Nel mezzo del cammin di nostra vita
mi ritrovai per una selva oscura
ché la diritta via era smarrita.
Ahi quanto a dir qual era è cosa dura
esta selva selvaggia e aspra e forte
che nel pensier rinova la paura!
Lo sconforto mi prende. Altri versi, quelli di un Franco Fortini disilluso e stanco, subentrano ai precedenti:
Non posso giovare, non posso parlare,
non posso partire per cielo o per mare...
Percorro la strada che scende fino a congiungersi con la provinciale. A poche decine di metri da me auto e camion sfrecciano in velocità. Arrivo all'antica fontana della contrada e mi rattristo non poco al vedere le condizioni in cui è tenuta. Quasi non si vede, soffocata da erbacce e rovi. E pensare che nello stesso libro che ho citato sopra si parla della leggenda legata a questa fontana, leggenda secondo la quale, guardando nell'acqua, apparirebbe sul fondo la città scomparsa... Rovi ed erbacce sembrano una metafora, l'ennesima, di quanto avviene anche per il bosco e per tutto il resto. Dai versi di Fortini il pensiero salta a quelli di Bertolt Brecht, in particolare al coro finale dell'Opera da tre soldi:
Meditate la tenebra e l'inverno
di questa valle percossa dal pianto.
Proseguo per qualche altra decina di metri, supero il piccolo monumento ai partigiani. In questo luogo il 26 aprile 1945 due giovani, di cui uno del mio paese, persero la vita in un'azione contro i tedeschi. Leggo la lapide; mi colpisce l'invito finale: <<Passante inchinati e prega>>. Memorie recenti si intrecciano al passato più antico. In una stele greca o romana non avrei trovato parole troppo diverse. Eppure, tutto passa e va. Cose non fatte per l'era della velocità che tutto lascia inghiottire dal Lete, il fiume che nel mito sancisce la dimenticanza e l'oblio.
Proseguo ancora un po', fintanto che il rumore della provinciale non diventa troppo forte. Poi inverto la marcia, torno sui miei passi. Accanto alla stradina di contrada brilla il futuro che attende questi luoghi.
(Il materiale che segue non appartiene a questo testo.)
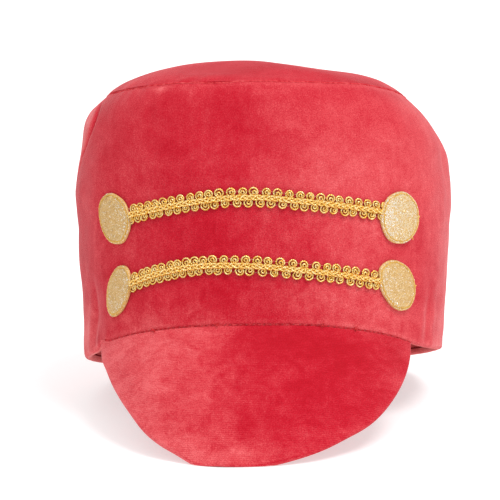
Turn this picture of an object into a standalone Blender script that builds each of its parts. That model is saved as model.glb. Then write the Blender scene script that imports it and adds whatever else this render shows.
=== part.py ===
"""Ringmaster hat: a red velvet cap with a soft peak, two gold braids and four gold discs.

The hat is worked out in its own frame, in millimetres. X points to the right as seen from the front, the front
faces -Y, Z runs up the crown, and the rim's plane is z = 0. An angle of 0 degrees is the centre front, and +90 is
the +X side. The hat then leans back until it rests on its back rim and on the edge of its peak.
"""
import math
from collections import namedtuple

import bpy
import numpy as np

MM = 0.001

Section = namedtuple("Section", "height shift half_width front back")
Level = namedtuple("Level", "angle height")
Fold = namedtuple("Fold", "angle height angle_spread height_spread push")
Patch = namedtuple("Patch", "name angle height half_width half_height lean")

# Cloth and seams
WALL = 3.0
SEAM_GAP = 0.3

# Crown band: level sections of its outer face, from below the rim to above the ring seam
CROWN_SECTIONS = [
    Section(-8.0, 0.0, 88.3, 93.0, 93.0),
    Section(4.0, 0.1, 88.6, 93.5, 93.5),
    Section(25.0, 0.5, 90.0, 94.5, 95.0),
    Section(49.0, 0.5, 91.7, 95.5, 96.5),
    Section(65.0, 0.3, 92.5, 96.0, 97.5),
    Section(78.0, 0.0, 93.0, 96.0, 98.0),
    Section(90.0, 0.0, 91.8, 95.5, 97.5),
    Section(101.0, -0.4, 90.5, 94.0, 95.5),
    Section(109.0, -1.8, 87.9, 92.5, 93.0),
    Section(117.0, -2.8, 83.0, 90.0, 89.0),
    Section(123.0, -3.2, 77.6, 86.0, 84.5),
    Section(129.0, -3.0, 70.8, 80.0, 79.0),
]
SQUARENESS = 2.25

# Lower edge of the band, arched up over the peak
RIM_LEVELS = [
    Level(-180.0, 0.0),
    Level(-150.0, -1.2),
    Level(-130.0, -3.6),
    Level(-100.0, -4.2),
    Level(-78.0, -4.0),
    Level(-66.0, -3.2),
    Level(-60.0, -2.3),
    Level(-55.0, 0.1),
    Level(-45.0, 3.0),
    Level(-22.0, 7.0),
    Level(0.0, 8.0),
    Level(18.0, 7.8),
    Level(44.0, 3.8),
    Level(58.0, 0.2),
    Level(70.0, -0.4),
    Level(90.0, 1.0),
    Level(110.0, 1.0),
    Level(140.0, 0.2),
    Level(180.0, 0.0),
]

# Ring seam between the band and the top, a little lower in front
RING_HEIGHT = 126.0
RING_DROP = 2.6

# Creases and bulges of the cloth: how far the wall is pushed out, and over what spread
FOLDS = [
    Fold(-84.0, 112.0, 7.0, 15.0, -2.5),
    Fold(-104.0, 110.0, 12.0, 16.0, 3.0),
    Fold(84.0, 98.0, 7.0, 20.0, -2.0),
    Fold(104.0, 96.0, 12.0, 20.0, 2.5),
    Fold(-59.0, 18.0, 8.0, 18.0, -2.0),
    Fold(-33.0, 24.0, 10.0, 18.0, 0.8),
    Fold(-152.0, 88.0, 14.0, 26.0, -1.8),
    Fold(150.0, 62.0, 16.0, 34.0, -1.5),
    Fold(178.0, 34.0, 16.0, 24.0, 0.9),
]

# Puffed top, leaning towards -X
DOME_RISE = 17.0
DOME_LEAN = 0.0026
DOME_SQUARENESS = 2.2
DOME_ROUNDNESS = 0.75

# Peak: a bent sheet whose slope below the rim's plane grows from the seam to the edge
PEAK_HALF_ANGLE = 53.5
PEAK_LENGTH = 77.4
PEAK_CORNER = 4.6
PEAK_TIP_ANGLE = -7.0
PEAK_START_SLOPE = 50.0
PEAK_END_SLOPE = 72.0
PEAK_LEFT_OUTLINE = (1.72, 0.9)
PEAK_RIGHT_OUTLINE = (2.05, 0.6)
PEAK_THICKNESS = 4.2
PEAK_EDGE_THICKNESS = 2.8
PEAK_EDGE_ROUND = 1.1

# Gimp braid: centre lines on the wall, width, and the pitch of its loops
UPPER_BRAID = [
    Level(-37.0, 61.1),
    Level(-28.0, 62.9),
    Level(-18.0, 65.1),
    Level(-8.0, 66.8),
    Level(2.0, 67.2),
    Level(14.0, 65.5),
    Level(26.0, 63.7),
    Level(38.0, 62.0),
]
LOWER_BRAID = [
    Level(-37.0, 28.4),
    Level(-28.0, 32.2),
    Level(-18.0, 34.9),
    Level(0.0, 35.2),
    Level(12.0, 33.5),
    Level(24.0, 31.7),
    Level(38.0, 29.1),
]
UPPER_BRAID_ENDS = (-36.25, 36.9)
LOWER_BRAID_ENDS = (-36.5, 36.9)
BRAID_WIDTH = 9.4
BRAID_LOOPS = 26
BRAID_SCALLOP = 0.8
BRAID_EDGE_THICKNESS = 0.9
BRAID_RIB_THICKNESS = 1.8

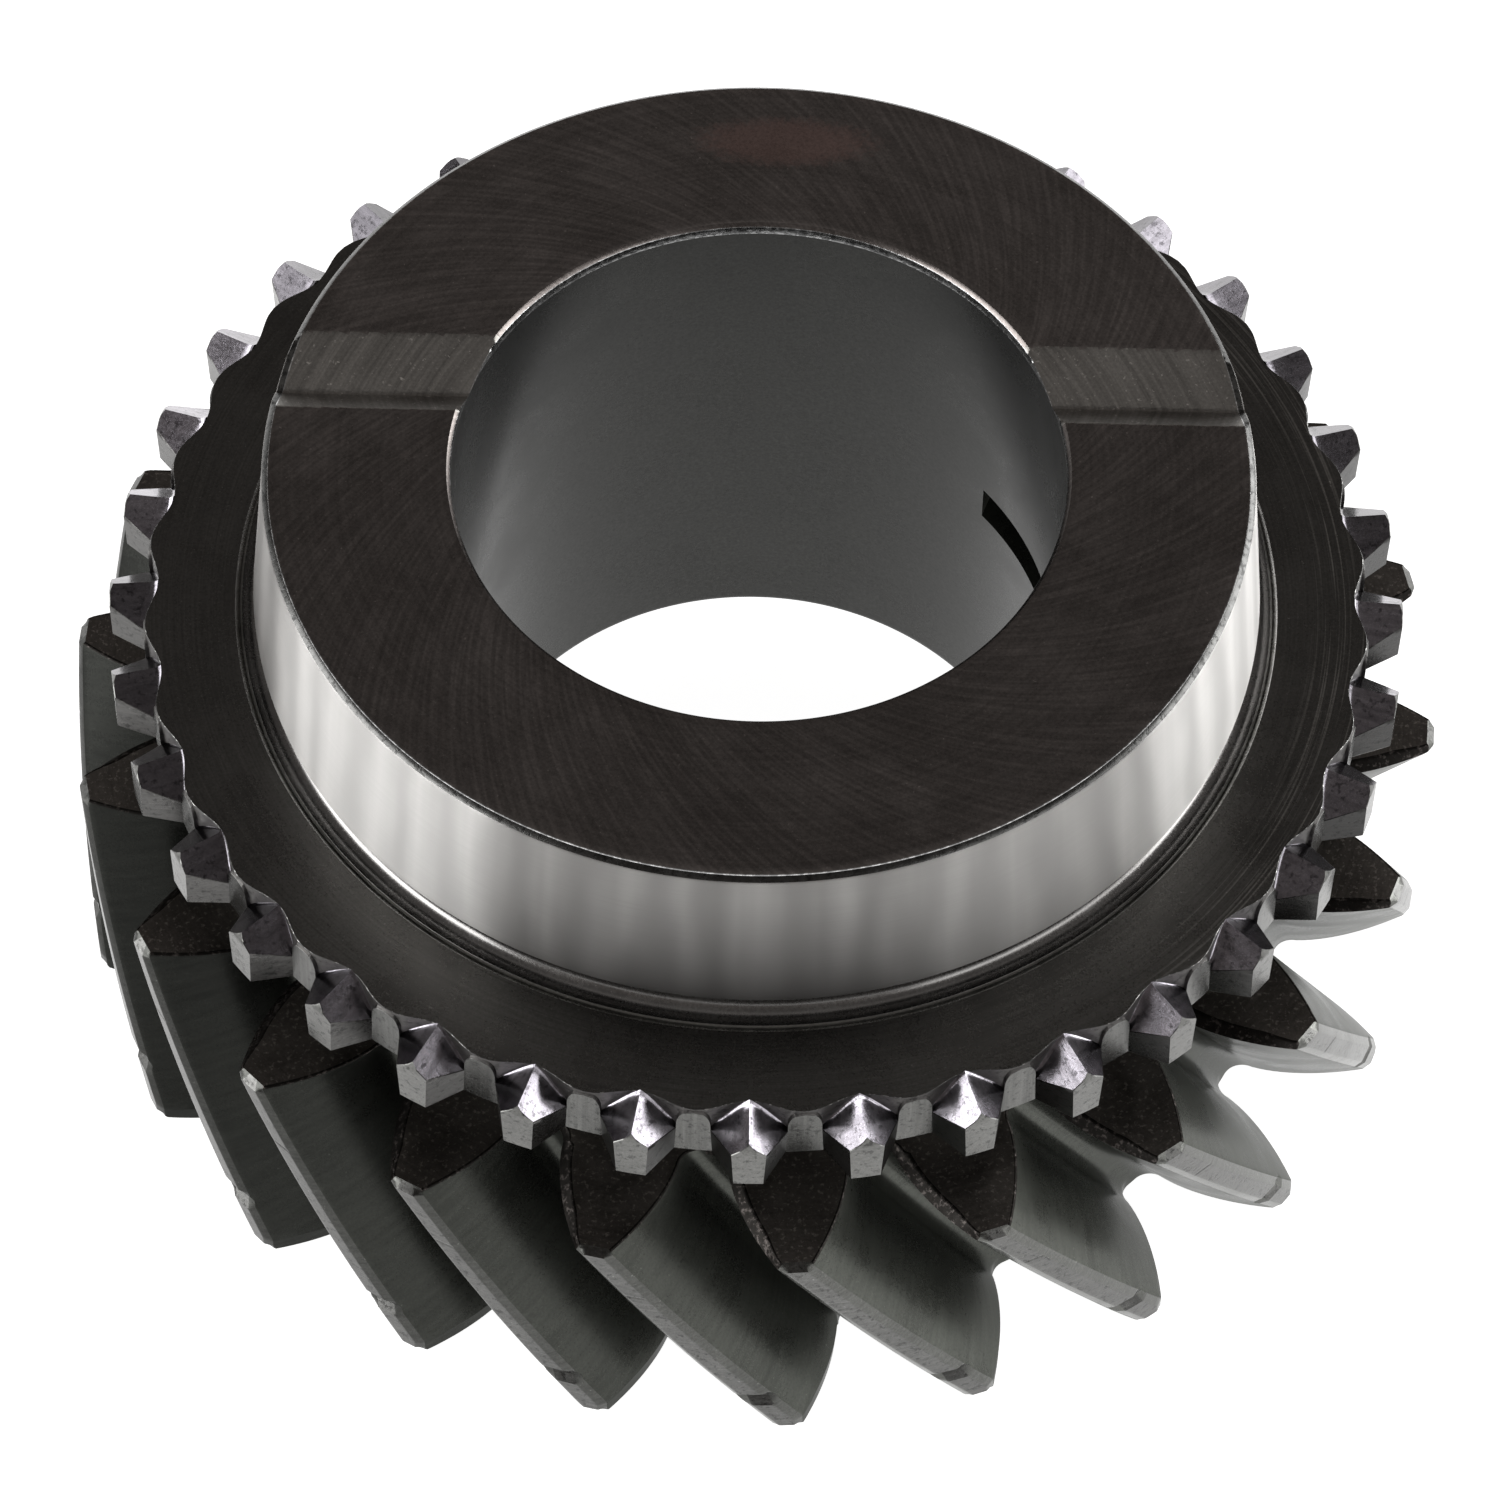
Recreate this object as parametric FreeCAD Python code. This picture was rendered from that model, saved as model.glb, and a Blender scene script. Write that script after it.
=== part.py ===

Mi fa sorridere amaro il gesto di alcuni che vivono oltre la provinciale, i quali hanno esposto davanti alle loro case il vessillo di San Marco, moderna, farsesca rivisitazione di un mito che negli ultimi anni dalle mie parti ha intercettato senza troppa fatica il malcontento e la rabbia di una certa parte del leghismo. Sorrido amaro pensando alla distanza che separerà quelle bandiere dalla colata di asfalto e cemento ormai imminente. E scuoto la testa.
Ritrovo il monumento con la sua piccola stele, poi le case della contrada, l'imbocco del sentiero, il bosco. Un'ultima citazione dalla letteratura mi ritorna mentre fatico per risalire il sentiero. Nel capitolo 30 dell'Agricola, lo storico romano Tacito dà voce al capo dei Caledoni, Calgaco. Siamo nella Britannia di fine I secolo d.C.: i Romani, guidati da Agricola, stanno sottomettendo l'isola e le sue popolazioni. Nell'imminenza della battaglia decisiva, il Calgaco tacitiano esorta i suoi con parole rimaste scolpite nella storia e, descrivendo i Romani, termina così:
Rapinatori del mondo, dopo aver devastato ogni cosa, non essendoci più terre, frugano il mare; se il nemico è ricco sono avidi, se è povero, pieni d'ambizione, essi, che né l'Oriente né l'Occidente potrebbero mai saziare, gli unici che bramano con pari veemenza di avere ricchezze e miseria. Rubare, massacrare, rapinare, con falso nome lo chiamano impero e là dove fanno il deserto la chiamano pace (traduzione mia).
Scuoto la testa un'ultima volta. Solo pensieri i mei, in fondo. E me ne torno verso casa.